Your task: Identify the lines holding "joints" and copy them.

Dataset extract:
####

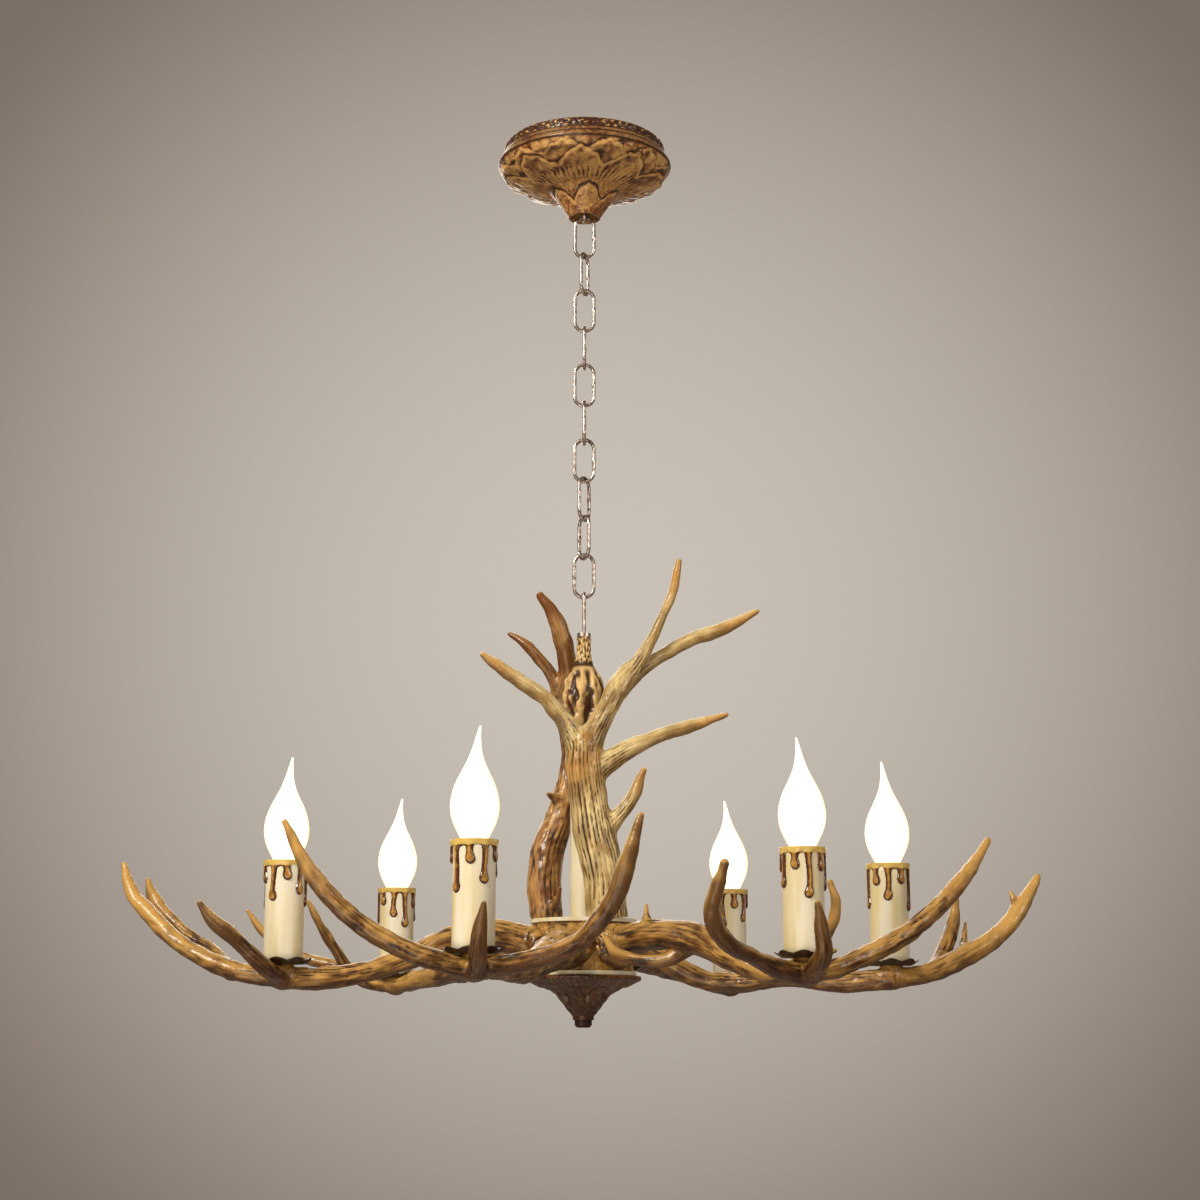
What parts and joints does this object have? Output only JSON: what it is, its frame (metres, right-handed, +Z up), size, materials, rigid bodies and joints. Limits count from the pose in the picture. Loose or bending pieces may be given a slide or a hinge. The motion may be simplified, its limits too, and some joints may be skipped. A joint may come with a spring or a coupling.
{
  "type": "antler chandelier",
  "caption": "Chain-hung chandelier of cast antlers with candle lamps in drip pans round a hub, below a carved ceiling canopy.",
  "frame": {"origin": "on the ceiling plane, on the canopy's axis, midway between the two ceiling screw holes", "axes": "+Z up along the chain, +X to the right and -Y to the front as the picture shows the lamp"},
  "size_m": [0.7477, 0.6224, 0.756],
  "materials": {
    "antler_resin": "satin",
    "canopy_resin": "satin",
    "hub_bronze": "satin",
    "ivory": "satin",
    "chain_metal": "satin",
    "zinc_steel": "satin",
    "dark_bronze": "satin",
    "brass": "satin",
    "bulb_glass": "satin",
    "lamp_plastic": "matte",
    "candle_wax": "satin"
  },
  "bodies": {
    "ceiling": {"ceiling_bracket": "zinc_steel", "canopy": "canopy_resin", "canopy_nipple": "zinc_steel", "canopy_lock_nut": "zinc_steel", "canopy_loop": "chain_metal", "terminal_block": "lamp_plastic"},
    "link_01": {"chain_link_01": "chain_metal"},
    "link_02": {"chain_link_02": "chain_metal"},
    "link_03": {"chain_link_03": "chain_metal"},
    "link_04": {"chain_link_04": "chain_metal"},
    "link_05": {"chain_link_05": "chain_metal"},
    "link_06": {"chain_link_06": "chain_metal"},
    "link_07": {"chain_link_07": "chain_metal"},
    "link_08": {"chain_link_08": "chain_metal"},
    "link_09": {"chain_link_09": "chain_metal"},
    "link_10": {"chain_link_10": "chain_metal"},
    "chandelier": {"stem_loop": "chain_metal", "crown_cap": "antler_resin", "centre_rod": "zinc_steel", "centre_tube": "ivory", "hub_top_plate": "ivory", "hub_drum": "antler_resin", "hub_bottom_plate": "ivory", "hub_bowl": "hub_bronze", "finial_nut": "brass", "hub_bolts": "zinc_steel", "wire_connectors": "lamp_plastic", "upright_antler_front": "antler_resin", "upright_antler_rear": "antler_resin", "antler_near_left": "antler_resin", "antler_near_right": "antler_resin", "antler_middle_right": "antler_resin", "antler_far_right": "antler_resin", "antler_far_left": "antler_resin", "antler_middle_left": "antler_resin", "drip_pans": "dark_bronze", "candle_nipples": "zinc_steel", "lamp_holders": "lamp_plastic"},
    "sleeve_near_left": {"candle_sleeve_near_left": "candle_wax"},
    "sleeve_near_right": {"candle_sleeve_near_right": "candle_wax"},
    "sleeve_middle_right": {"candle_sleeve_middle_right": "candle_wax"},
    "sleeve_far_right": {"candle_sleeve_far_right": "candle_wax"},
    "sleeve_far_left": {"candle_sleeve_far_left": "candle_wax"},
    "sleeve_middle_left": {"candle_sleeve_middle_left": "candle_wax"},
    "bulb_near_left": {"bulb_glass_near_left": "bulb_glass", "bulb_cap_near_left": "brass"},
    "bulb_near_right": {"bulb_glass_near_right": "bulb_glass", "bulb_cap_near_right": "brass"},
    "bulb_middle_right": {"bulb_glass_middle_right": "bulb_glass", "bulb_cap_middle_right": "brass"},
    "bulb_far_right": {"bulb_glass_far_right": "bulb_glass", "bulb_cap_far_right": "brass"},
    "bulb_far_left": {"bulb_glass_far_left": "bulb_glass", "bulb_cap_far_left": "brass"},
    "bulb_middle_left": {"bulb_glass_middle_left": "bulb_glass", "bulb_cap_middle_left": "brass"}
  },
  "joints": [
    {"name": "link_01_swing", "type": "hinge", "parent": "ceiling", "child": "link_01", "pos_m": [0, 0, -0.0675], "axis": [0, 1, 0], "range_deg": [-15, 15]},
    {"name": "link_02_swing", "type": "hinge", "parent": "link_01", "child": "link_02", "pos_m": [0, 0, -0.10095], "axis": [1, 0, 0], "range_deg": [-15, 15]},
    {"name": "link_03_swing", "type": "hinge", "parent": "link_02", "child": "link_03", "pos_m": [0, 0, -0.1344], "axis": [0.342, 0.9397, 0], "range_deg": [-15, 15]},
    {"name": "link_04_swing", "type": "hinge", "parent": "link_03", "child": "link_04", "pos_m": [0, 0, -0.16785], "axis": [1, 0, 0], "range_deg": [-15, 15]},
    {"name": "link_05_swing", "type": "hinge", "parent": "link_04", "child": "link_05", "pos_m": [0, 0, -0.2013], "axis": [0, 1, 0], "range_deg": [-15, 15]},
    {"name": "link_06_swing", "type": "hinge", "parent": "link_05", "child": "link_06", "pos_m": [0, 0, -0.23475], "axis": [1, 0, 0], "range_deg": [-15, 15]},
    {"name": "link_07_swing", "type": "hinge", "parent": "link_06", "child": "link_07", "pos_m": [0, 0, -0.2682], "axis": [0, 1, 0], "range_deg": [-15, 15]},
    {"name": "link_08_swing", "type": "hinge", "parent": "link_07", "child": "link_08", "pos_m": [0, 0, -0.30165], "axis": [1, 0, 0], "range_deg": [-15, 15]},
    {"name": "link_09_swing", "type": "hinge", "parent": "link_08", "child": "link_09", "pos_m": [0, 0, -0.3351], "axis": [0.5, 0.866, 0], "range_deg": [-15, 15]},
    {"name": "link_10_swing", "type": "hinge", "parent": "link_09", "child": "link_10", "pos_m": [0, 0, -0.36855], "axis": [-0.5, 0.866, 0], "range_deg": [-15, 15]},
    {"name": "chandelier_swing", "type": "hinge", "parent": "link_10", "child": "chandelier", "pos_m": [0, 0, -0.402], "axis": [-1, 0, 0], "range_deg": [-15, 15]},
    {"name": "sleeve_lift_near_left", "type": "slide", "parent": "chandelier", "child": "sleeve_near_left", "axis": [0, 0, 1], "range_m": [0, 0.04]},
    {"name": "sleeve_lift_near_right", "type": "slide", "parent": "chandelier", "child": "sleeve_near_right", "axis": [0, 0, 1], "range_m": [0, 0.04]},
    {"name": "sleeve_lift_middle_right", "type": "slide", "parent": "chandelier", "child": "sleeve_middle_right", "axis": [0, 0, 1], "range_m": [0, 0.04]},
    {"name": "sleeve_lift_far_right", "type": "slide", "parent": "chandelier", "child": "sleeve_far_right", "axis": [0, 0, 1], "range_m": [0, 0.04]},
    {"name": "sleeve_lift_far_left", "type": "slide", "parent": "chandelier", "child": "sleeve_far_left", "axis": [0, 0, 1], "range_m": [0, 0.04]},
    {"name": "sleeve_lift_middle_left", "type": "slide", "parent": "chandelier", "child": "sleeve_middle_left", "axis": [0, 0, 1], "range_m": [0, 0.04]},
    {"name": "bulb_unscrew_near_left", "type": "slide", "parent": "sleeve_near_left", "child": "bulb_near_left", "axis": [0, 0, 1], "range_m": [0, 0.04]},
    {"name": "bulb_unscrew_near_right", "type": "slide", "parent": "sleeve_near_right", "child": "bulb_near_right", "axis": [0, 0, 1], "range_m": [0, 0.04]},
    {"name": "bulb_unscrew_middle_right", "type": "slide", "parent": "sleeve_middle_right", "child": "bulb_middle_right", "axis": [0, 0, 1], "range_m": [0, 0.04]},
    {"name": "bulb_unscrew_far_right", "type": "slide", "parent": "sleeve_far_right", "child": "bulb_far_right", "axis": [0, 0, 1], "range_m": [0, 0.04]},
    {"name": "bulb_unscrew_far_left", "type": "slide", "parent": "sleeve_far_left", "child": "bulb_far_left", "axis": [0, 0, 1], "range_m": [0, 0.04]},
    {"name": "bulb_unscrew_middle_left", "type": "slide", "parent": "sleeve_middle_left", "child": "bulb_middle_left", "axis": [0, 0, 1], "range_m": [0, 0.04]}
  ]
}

####

Task answer:
What parts and joints does this object have? Output only JSON: what it is, its frame (metres, right-handed, +Z up), size, materials, rigid bodies and joints. Limits count from the pose in the picture. Loose or bending pieces may be given a slide or a hinge. The motion may be simplified, its limits too, and some joints may be skipped. A joint may come with a spring or a coupling.
  "joints": [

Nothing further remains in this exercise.